Working with the UK Games Fund, we trialled with 12 different independent developers how to create a project and correctly attribute the IP being generated using smart contracts on the Ethereum blockchain. Pioneers in the music industry have also been exploring ways to make use of this technology and Middlesex University is doing extensive work in the area. Proposed use cases include it acting as a network database for music copyright, to facilitate transparent, frictionless royalty payments.

Just as payment processes of music copyrights and international sub-publishing chains are highly complex, so are manufacturers’ supply chains. Blockchain could be used to create global digital supply chains to create and maintain a shared and continually-reconciled database. Companies could use this to increase transparency, identify issues within a supply chain and streamline industrial processes.

For example, a car maker which releases a vehicle containing faulty parts — resulting in costly recalls and repairs – could potentially use the blockchain to trace the supplier of the faulty parts more efficiently, contain an issue and reduce time and labour costs.

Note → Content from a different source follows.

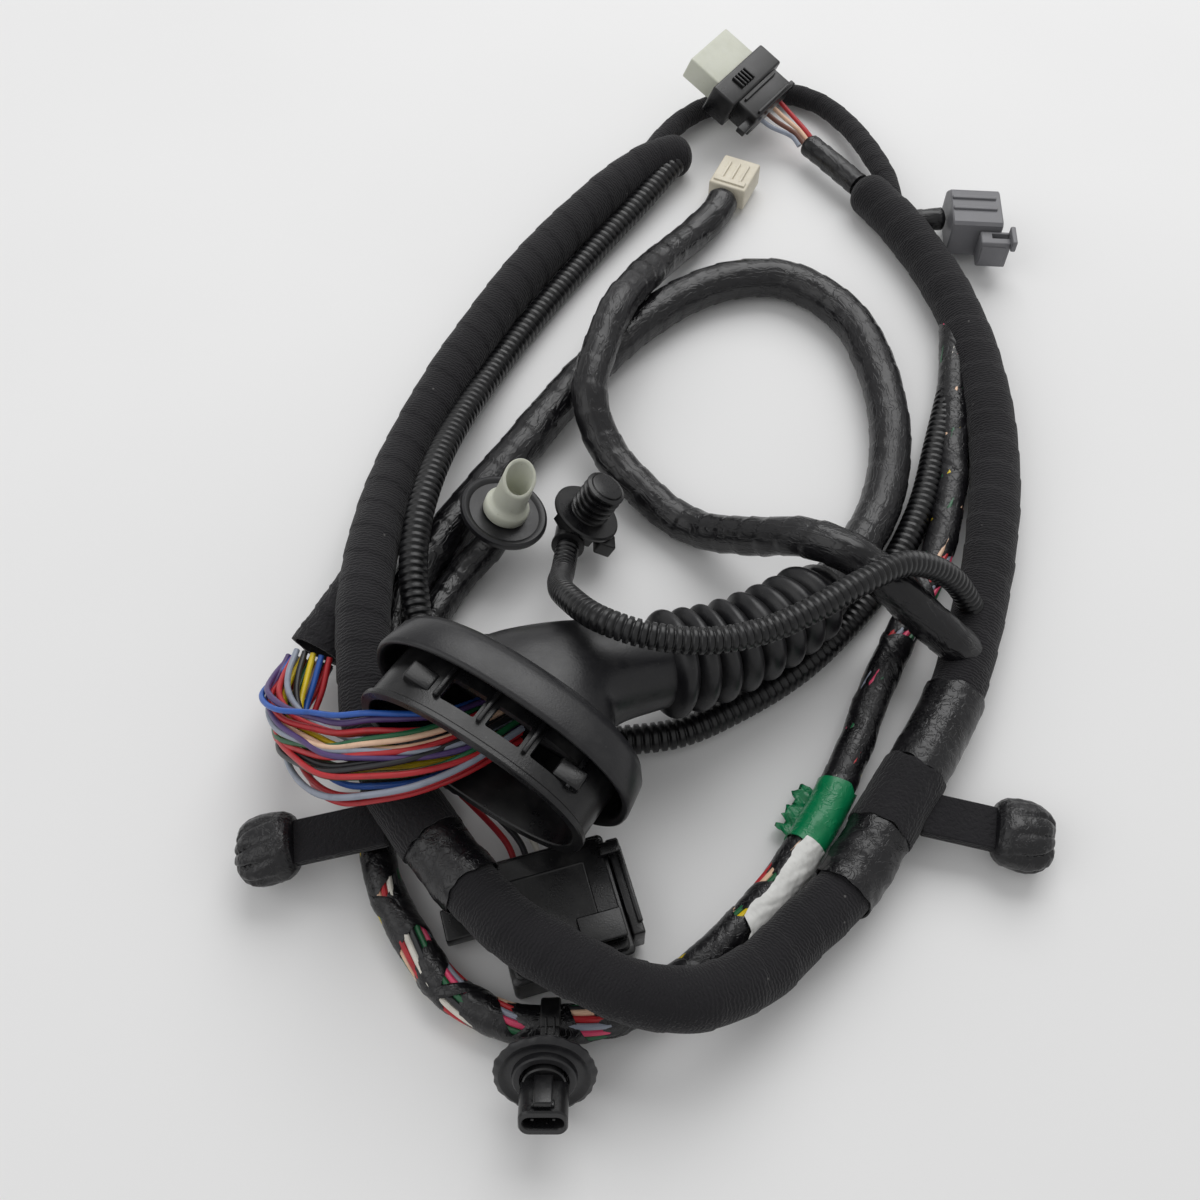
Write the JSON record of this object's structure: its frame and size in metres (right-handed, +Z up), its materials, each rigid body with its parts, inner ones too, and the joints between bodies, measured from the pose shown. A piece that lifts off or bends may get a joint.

These are just three examples of how digital lessons from one industry can be taken and adapted to drive another forward faster. There is plenty that manufacturing industry can learn from other sectors who have been hit first by the Internet.

It is precisely this kind of collaboration that is required to keep the UK at the forefront of the digital revolution. Which is why Digital Catapult is investing significantly in supporting and encouraging this by bringing together the best of the UK’s digital academics, innovators and traditional industry.

Digital breaks down differences between sectors. It is making supply chains cross over and it is enabling expertise that in the past had lived in silos be applicable across sectors, allowing new collaborators to share best practice and join the digital dots between sectors, so that we can all help drive UK digital innovation into the lead in global markets.